I don't disagree with the points you make, but I would probably couch them slightly differently; I would say that elegy is simply all Snyder knows how to do. His stylistic quirks are largely slow-motion with sad pop song covers over it. I mean, they do that on the nightly news frequently, as well, and the effect is largely the same. There's a good Maggie Mae Fish video that analyzes the theme that is articulated in Snyder movie after Snyder movie, which you identify in your post: the idea that "we're already dead."

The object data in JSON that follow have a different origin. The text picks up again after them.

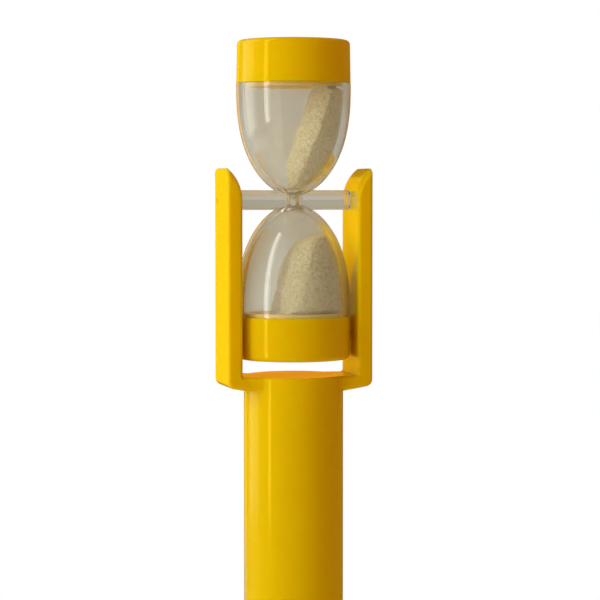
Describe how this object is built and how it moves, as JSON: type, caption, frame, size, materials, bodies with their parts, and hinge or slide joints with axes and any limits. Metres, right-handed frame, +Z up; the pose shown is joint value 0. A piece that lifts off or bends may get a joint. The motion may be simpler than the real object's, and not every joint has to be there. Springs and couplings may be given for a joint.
{
  "type": "sand timer pen",
  "caption": "Ballpoint pen with a fork on top of its round barrel, and in the fork a small clear sand timer that spins end over end on pivots at its neck.",
  "frame": {"origin": "on the barrel's axis, at the middle of the stretch that the fingers hold, 34 mm above the writing ball", "axes": "+Z up along the pen from the writing tip to the timer, +X towards the right arm of the fork, parallel to the timer's axle, +Y away from the viewer"},
  "size_m": [0.018, 0.014, 0.1566],
  "materials": {
    "yellow_plastic": "glossy moulded plastic, solid warm yellow",
    "clear_plastic": "clear moulded plastic, slightly smoky",
    "sand": "fine cream sand",
    "refill_plastic": "milky extruded tube",
    "brass": "turned, bright",
    "hard_metal": "ground and polished",
    "ink": "wet blue paste",
    "grease": "clear amber gel"
  },
  "bodies": {
    "pen": {"barrel_and_fork": "yellow_plastic", "nose_cone": "yellow_plastic", "refill_tube": "refill_plastic", "refill_tip": "brass", "writing_ball": "hard_metal", "ink_column": "ink", "grease_follower": "grease"},
    "timer": {"sand_vial": "clear_plastic", "upper_cap": "yellow_plastic", "lower_cap": "yellow_plastic", "upper_sand": "sand", "lower_sand": "sand"}
  },
  "joints": [
    {"name": "timer_spin", "type": "hinge", "parent": "pen", "child": "timer", "pos_m": [0, 0, 0.1033], "axis": [1, 0, 0], "continuous": true}
  ]
}
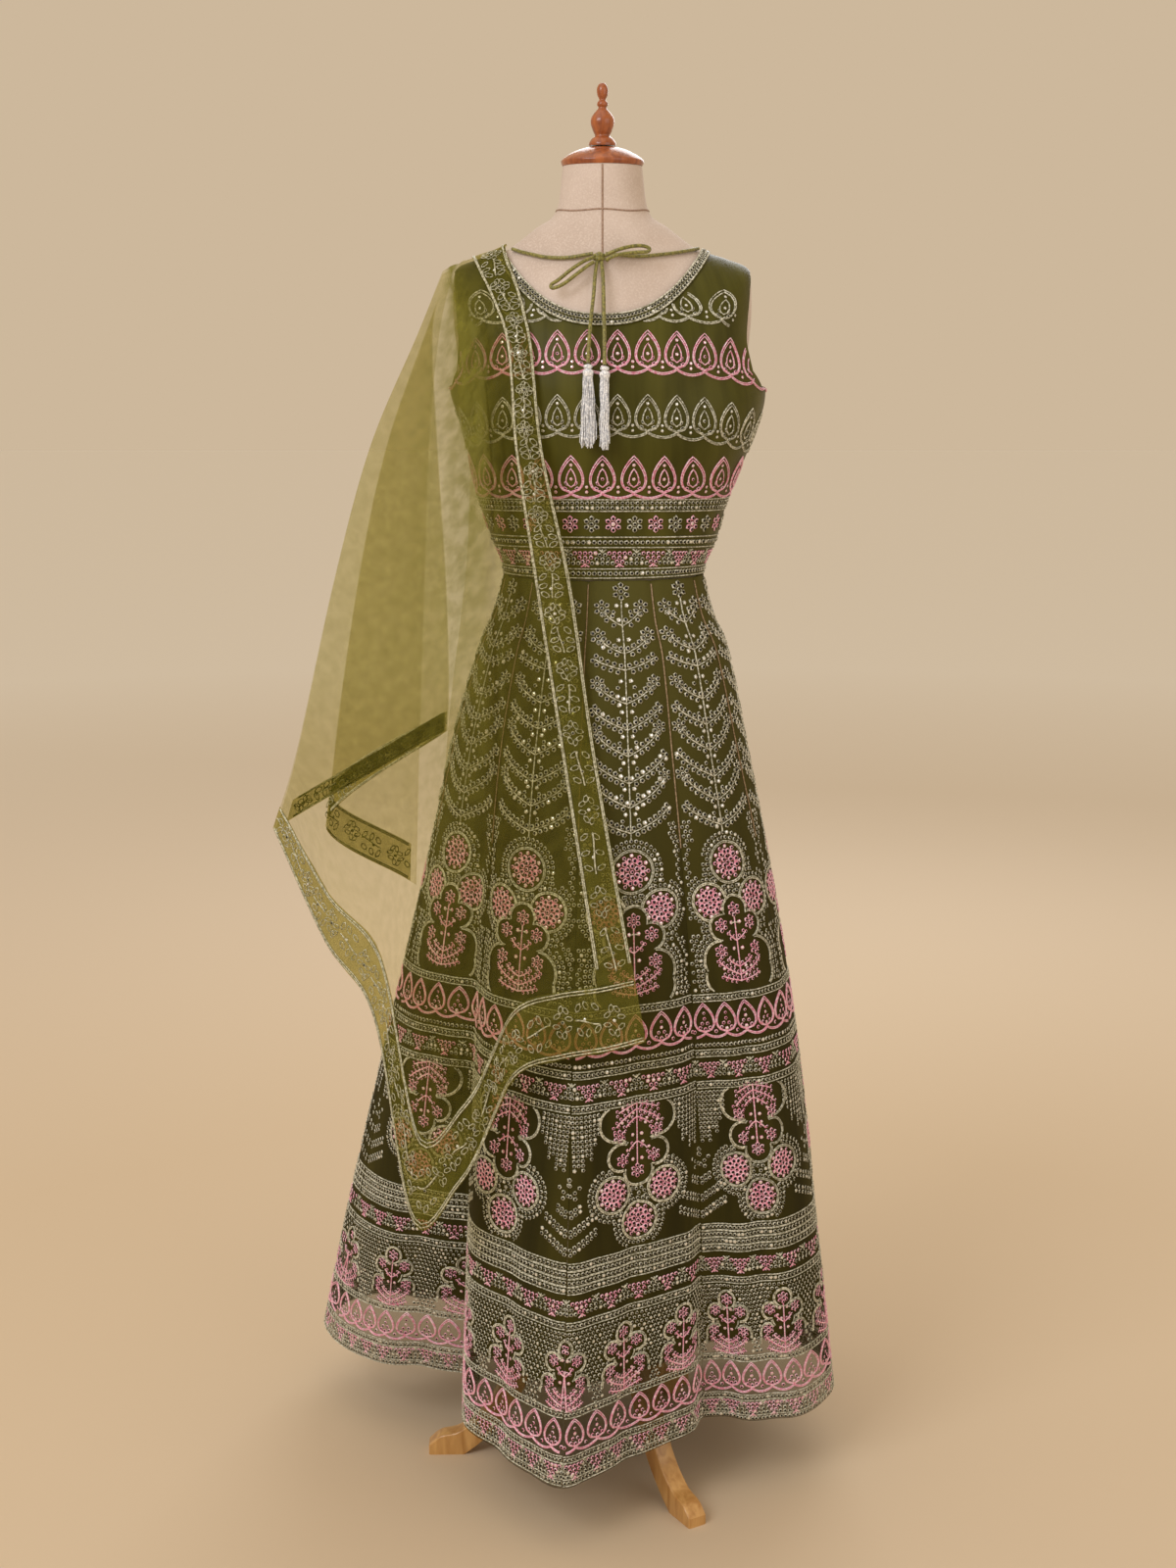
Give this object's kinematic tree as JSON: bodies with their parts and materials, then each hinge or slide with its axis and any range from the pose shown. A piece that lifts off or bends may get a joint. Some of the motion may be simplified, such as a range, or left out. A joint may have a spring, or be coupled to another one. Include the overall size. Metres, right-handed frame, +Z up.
{
  "type": "anarkali bridesmaid dress with its matching stole on a limbless tripod dress form",
  "caption": "Olive sleeveless anarkali bridesmaid gown with a matching sheer stole, on a linen dress form with a wooden tripod stand.",
  "frame": {"origin": "centre of the bounding box in plan, on the floor under the feet", "axes": "+Z up along the stand; -Y towards the viewer, who sees the back of the dress; +X to the viewer's right"},
  "size_m": [0.6766, 0.5838, 1.65],
  "materials": {
    "linen_cover": "woven linen",
    "varnished_wood": "varnished",
    "honey_wood": "satin varnish",
    "olive_satin": "satin weave",
    "olive_net_over_lining": "fine net over a plain lining",
    "neck_lace": "corded lace",
    "sheer_olive_net": "soft sheer net",
    "stole_border": "embroidered net",
    "olive_cord": "twisted cord",
    "silver_thread": "metallic thread"
  },
  "bodies": {
    "root": {"bodice_back": "olive_satin", "bodice_front": "olive_satin", "waist_band_back": "olive_satin", "waist_band_front": "olive_satin", "neck_trim_back": "neck_lace", "neck_trim_front": "neck_lace", "skirt_panel_01": "olive_net_over_lining", "skirt_panel_02": "olive_net_over_lining", "skirt_panel_03": "olive_net_over_lining", "skirt_panel_04": "olive_net_over_lining", "skirt_panel_05": "olive_net_over_lining", "skirt_panel_06": "olive_net_over_lining", "skirt_panel_07": "olive_net_over_lining", "skirt_panel_08": "olive_net_over_lining", "skirt_panel_09": "olive_net_over_lining", "skirt_panel_10": "olive_net_over_lining", "stole_back": "sheer_olive_net", "stole_side": "sheer_olive_net", "stole_front": "sheer_olive_net", "stole_back_side_border": "stole_border", "stole_back_end_border": "stole_border", "stole_side_end_border_1": "stole_border", "stole_side_end_border_2": "stole_border", "stole_side_end_border_3": "stole_border", "stole_front_side_border": "stole_border", "stole_front_end_border": "stole_border", "tie_span_left": "olive_cord", "tie_span_right": "olive_cord", "tie_knot": "olive_cord", "bow_loop_left": "olive_cord", "bow_loop_right": "olive_cord", "tie_tail_left": "olive_cord", "tie_tail_right": "olive_cord", "tassel_left": "silver_thread", "tassel_right": "silver_thread", "form_torso": "linen_cover", "neck_cap": "varnished_wood", "finial": "varnished_wood", "pole": "honey_wood", "hub": "honey_wood", "leg_1": "honey_wood", "leg_2": "honey_wood", "leg_3": "honey_wood"}
  },
  "joints": []
}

https://www.youtube.com/watch?v=gY7EnEu ... 8&t=1524s

Maggie tracks that theme through many of his movies. A character actually articulates it in Dawn fo the Dead, and she's especially good at showing how Snyder writing from that premise is so destructive to any message of "empowerment" in Sucker Punch, taking agency away from the oppressed characters, making one of them sacrifice for the others in an obligatory way. I think if you were to follow Snyder down the rabbit hole, he seems to view most situations of human interaction as foregone conclusions, and that leads to some really weird stuff. Pa Kent's death in Man of Steel is a great example of how awkward this theory is in practice. Snyder seems to assume so readily that characters are immediately doomed, that he takes it as writ that they are so, and in some cases just doesn't see the need to even push the scenario to make the characters' sacrifice unavoidable. It creates a space where the characters are all simply waiting to die.

But I feel the problem with that morbid tone of elegy––and I think you touch on it as well––is that it gets applied to every human situation Snyder tries to depict. So the whole film is steeped in gloom. Even in triumph, the League is awash in Snyder's miserable desaturation. Unlike, say, Paradjanov, or Bunuel, or other more sophisticated auteurs, Snyder simply doesn't have another mode to pivot to. And when he strays from actually elegaic scenes into other kinds of drama, he reveals that he doesn't have the creative resources to reach for another tone or mood.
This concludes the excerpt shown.